La plupart des idées que nous avons sur les sols ne tiennent pas compte des millions d’années passées avant que l’humanité a commencé à pratiquer l’agriculture. Mais ce qui s’est passé durant les 99 % de l’histoire d’un sol renferme de très importants enseignements. Donc, célébrons l’Année internationale des sols en observant ce que cette histoire peut dire – et tirons parti de ces enseignements pour l’avenir.

Dans la zone tropicale, la mise en jachère a conservé la fertilité des sols des cultivateurs pendant des milliers d’années en leur fournissant 70 à 95 % de leurs matières organiques. Mais aujourd’hui, comme la plupart des petits exploitants agricoles possèdent moins de 2 hectares de terres, ceci en grande partie à cause de la croissance démographique, la mise en jachère est en train de vivre ses derniers jours. Par conséquent, les pays en développement subissent une grave crise en ce qui concerne les matières organiques.

La crise des matières organiques du sol constitue une contrainte majeure à la production agricole, en effet, les sols se détériorent et s’épuisent, ainsi leur fertilité devient le premier facteur limitant pour les petits exploitants agricoles du monde et que la restauration des sols relève d’une « technologie fondamentale ».
Par exemple, si un(e) agriculteur/trice adopte une nouvelle variété de manioc, cela peut améliorer sa production de manioc, mais ne lui apportera presque rien pour sa production en maïs, haricot, légumes ou sa production animale. Par contre, si l’agriculteur/trice réussit à améliore ses sols, cela aura aussi un impact majeur sur toute autre chose. Les technologies fondamentales comme la restauration des sols peuvent ainsi être la base d’un développement durable et à long terme de toute une exploitation agricole.

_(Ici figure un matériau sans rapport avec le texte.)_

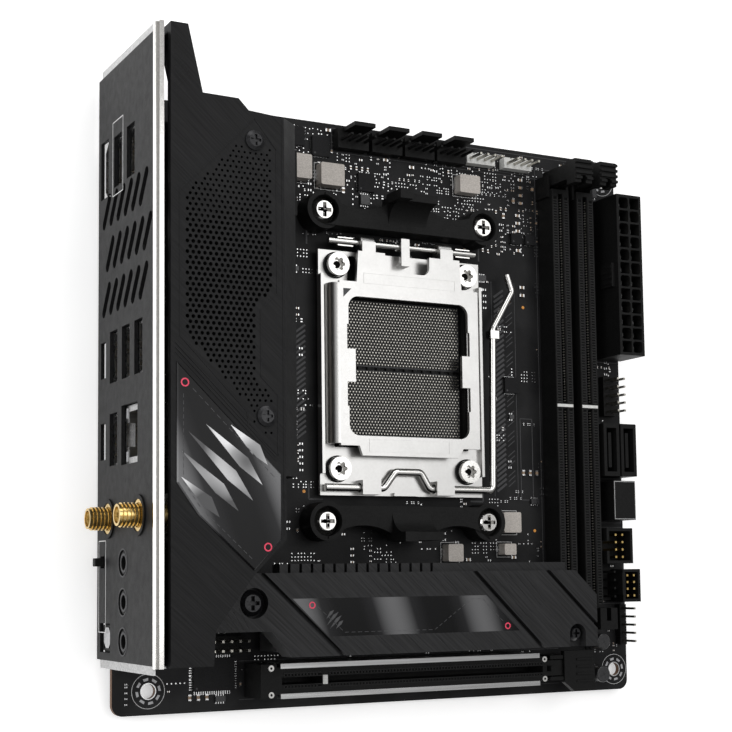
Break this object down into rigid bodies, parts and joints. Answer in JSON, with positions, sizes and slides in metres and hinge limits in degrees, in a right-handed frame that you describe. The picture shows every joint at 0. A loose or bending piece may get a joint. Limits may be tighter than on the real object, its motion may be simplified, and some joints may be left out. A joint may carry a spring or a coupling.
{
  "type": "computer motherboard",
  "caption": "Small square computer motherboard with rear port plate, covered port stacks, CPU socket, memory slots, drive heatsink and an expansion slot.",
  "frame": {"origin": "axis of the mounting hole in the corner between the rear ports and the expansion slot, at the board's underside", "axes": "+X from the rear ports towards the memory slots, +Y along the port plate away from the expansion slot, +Z out of the component side"},
  "size_m": [0.1804, 0.1753, 0.0492],
  "materials": {
    "board": "semi-matt black solder mask",
    "cover": "matt black coating, finely brushed",
    "heatsink": "black anodised, brushed",
    "bare_aluminium": "plain milled",
    "black_plastic": "moulded black nylon",
    "white_plastic": "moulded white nylon",
    "steel": "satin nickel-plated steel",
    "bright_steel": "bright nickel plate",
    "blackened_steel": "black screw finish",
    "gold": "gold plate",
    "mirror_print": "dark mirror film with a printed pattern",
    "port_metal": "nickel-plated sheet",
    "contact_field": "dense field of dark spring contacts",
    "choke": "grey pressed ferrite with light flecks",
    "chip": "black moulding compound",
    "can": "black sleeve with a pressed top",
    "pad": "soft grey pad",
    "insulator": "thin black film",
    "tin": "bright solder"
  },
  "bodies": {
    "board": {"pcb": "board", "backplate": "blackened_steel", "backplate_insulator": "insulator", "io_plate": "cover", "io_bracket": "port_metal", "io_trim": "bright_steel", "usb_a_ports": "port_metal", "usb_c_ports": "port_metal", "hdmi_port": "port_metal", "lan_port": "port_metal", "port_housings": "black_plastic", "wifi_module": "port_metal", "antenna_connectors": "gold", "audio_jacks": "black_plastic", "optical_port": "black_plastic", "io_cover": "cover", "grille": "cover", "cover_badge": "mirror_print", "cover_screws": "blackened_steel", "vrm_heatsink": "heatsink", "thermal_pads": "pad", "exhaust_fan_frame": "black_plastic", "coin_cell": "bright_steel", "cpu_power": "black_plastic", "socket_body": "black_plastic", "socket_contacts": "contact_field", "socket_frame": "steel", "socket_hinge_pin": "bright_steel", "socket_screws": "bright_steel", "cooler_bracket_top": "black_plastic", "cooler_bracket_bottom": "black_plastic", "cooler_screws": "bright_steel", "dimm_slots": "black_plastic", "atx_power": "black_plastic", "connector_pins": "gold", "sata_ports": "black_plastic", "front_usb_c_header": "port_metal", "box_headers": "black_plastic", "pin_headers": "black_plastic", "fan_headers": "black_plastic", "rgb_headers": "white_plastic", "chokes": "choke", "chips": "chip", "can_capacitors": "can", "chipset_heatsink": "bare_aluminium", "m2_socket": "black_plastic", "m2_heatsink": "heatsink", "m2_badge": "mirror_print", "m2_screws": "blackened_steel", "m2_standoffs": "bright_steel", "pcie_slot": "black_plastic", "pcie_shell": "port_metal", "solder_tails": "tin"},
    "load_plate": {"socket_load_plate": "steel"},
    "lever": {"socket_lever": "bright_steel"},
    "memory_latch_a": {"dimm_latch_a": "black_plastic"},
    "memory_latch_b": {"dimm_latch_b": "black_plastic"},
    "card_latch": {"pcie_latch": "black_plastic"},
    "button": {"rear_button": "black_plastic"},
    "fan_rotor": {"exhaust_fan_rotor": "black_plastic"}
  },
  "joints": [
    {"name": "load_plate_hinge", "type": "hinge", "parent": "board", "child": "load_plate", "pos_m": [0.07784, 0.12765, 0.0062], "axis": [-1, 0, 0], "range_deg": [0, 90]},
    {"name": "lever_hinge", "type": "hinge", "parent": "board", "child": "lever", "pos_m": [0.07784, 0.05565, 0.0062], "axis": [1, 0, 0], "range_deg": [0, 120]},
    {"name": "memory_latch_a_hinge", "type": "hinge", "parent": "board", "child": "memory_latch_a", "pos_m": [0.13304, 0.15325, 0.0062], "axis": [-1, 0, 0], "range_deg": [0, 28]},
    {"name": "memory_latch_b_hinge", "type": "hinge", "parent": "board", "child": "memory_latch_b", "pos_m": [0.14244, 0.15325, 0.0062], "axis": [-1, 0, 0], "range_deg": [0, 28]},
    {"name": "card_latch_hinge", "type": "hinge", "parent": "board", "child": "card_latch", "pos_m": [0.12684, 0.00185, 0.0078], "axis": [0, 1, 0], "range_deg": [0, 16], "stiffness_Nm_per_rad": 0.02},
    {"name": "rear_button_slide", "type": "slide", "parent": "board", "child": "button", "axis": [1, 0, 0], "range_m": [0, 0.001], "stiffness_N_per_m": 300},
    {"name": "fan_spin", "type": "hinge", "parent": "board", "child": "fan_rotor", "pos_m": [-0.00716, 0.11465, 0.023], "axis": [1, 0, 0], "continuous": true}
  ]
}
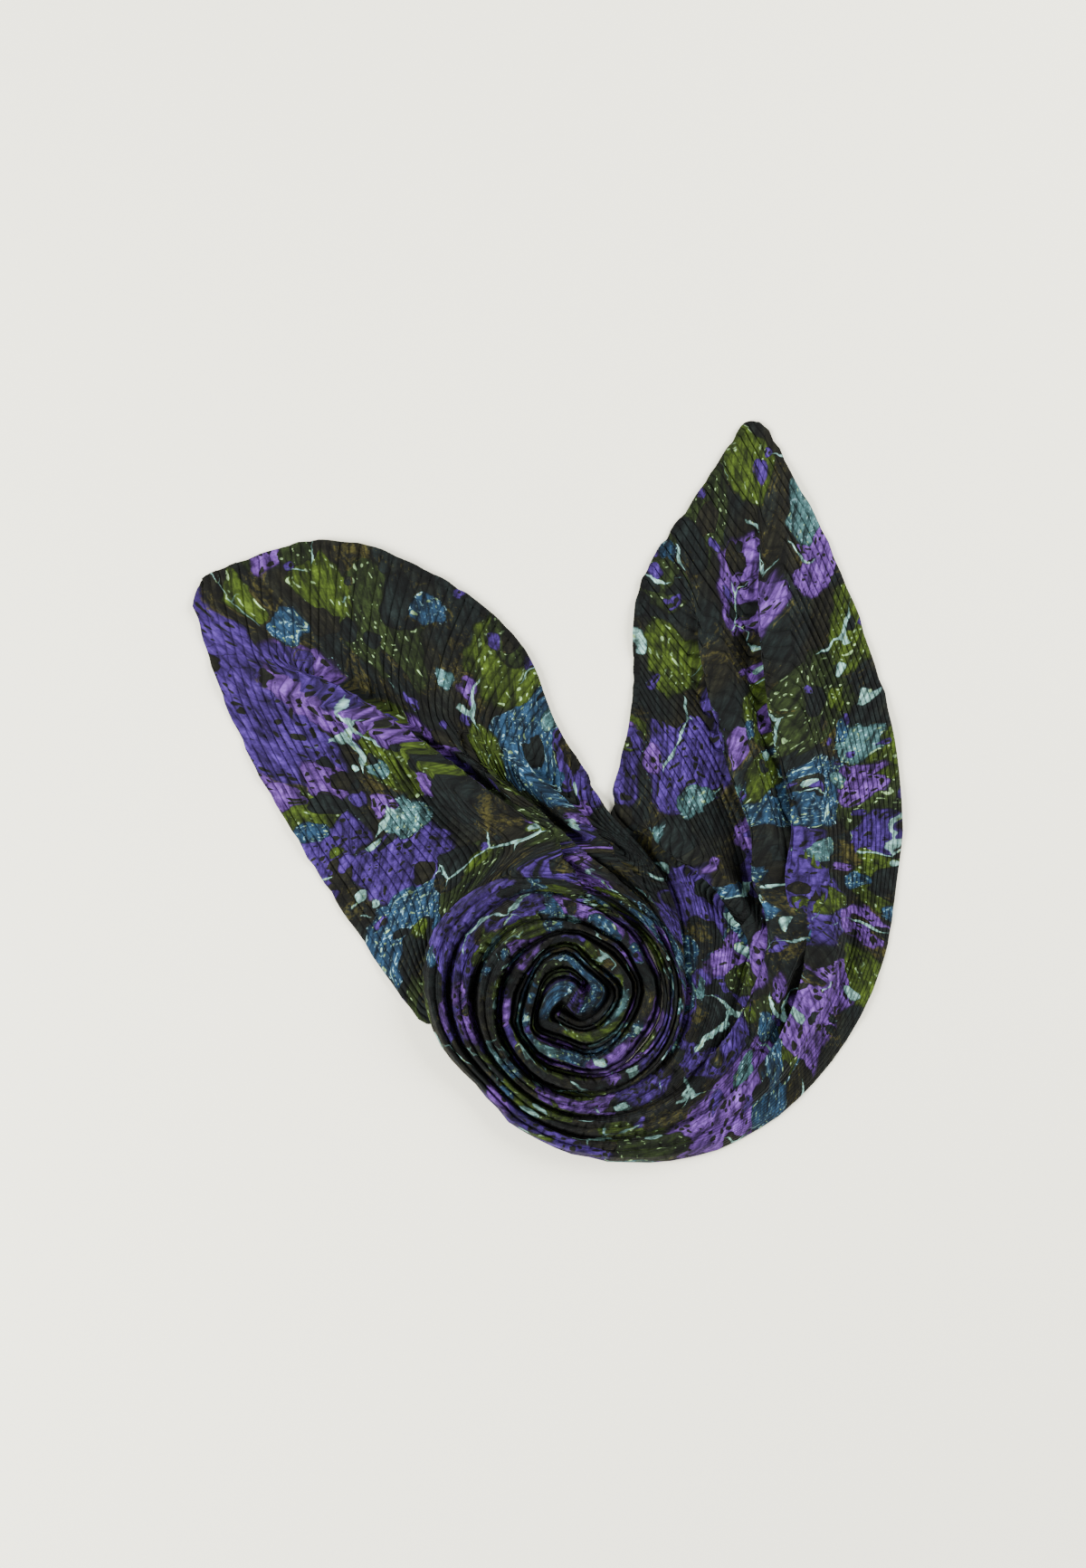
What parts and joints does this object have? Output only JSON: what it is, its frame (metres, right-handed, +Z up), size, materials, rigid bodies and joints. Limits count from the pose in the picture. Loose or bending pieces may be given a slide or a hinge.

La restauration des sols peut être la base d’un développement durable et à long terme de toute une exploitation agricole.

Trois mythes

L’étude de l’histoire des sols discréditera trois mythes généralement répandus sur la restauration des sols. Le premier mythe est que les sols productifs vont inévitablement se détériorer au fil du temps. Par exemple, dans toutes les expériences à long terme menées en Afrique, même celles qui font appel aux engrais chimiques, une baisse de la fertilité a été constatée. Cette perte de la fertilité correspond à une diminution des niveaux de matières organiques des sols et de la disponibilité des nutriments qui en résulte. Mais les forêts humides tropicales partout dans le monde, en conservant la teneur des sols en matières organiques, ont préservé de façon impressionnante de hauts niveaux de productivité de la biomasse pendant des millions d’années, sans fertilisants et souvent sur des sols très infertiles.

La deuxième croyance répandue qui va disparaître est que les sols doivent être labourés pour rester friables et productifs. Les sols des forêts tropicales n’ont jamais été labourés ; pourtant après des millions d’années, ils sont de loin plus friables et naturellement productifs que la plupart des terres agricoles. En fait, les familles d’agriculteurs qui transforment les terres forestières les labourent rarement durant la première année. Faire cela serait « labourer la mer », comme Simón Bolívar a une fois fait la remarque. Il est rare que nous ayons à labourer une terre avant de l’avoir au préalable dégradée.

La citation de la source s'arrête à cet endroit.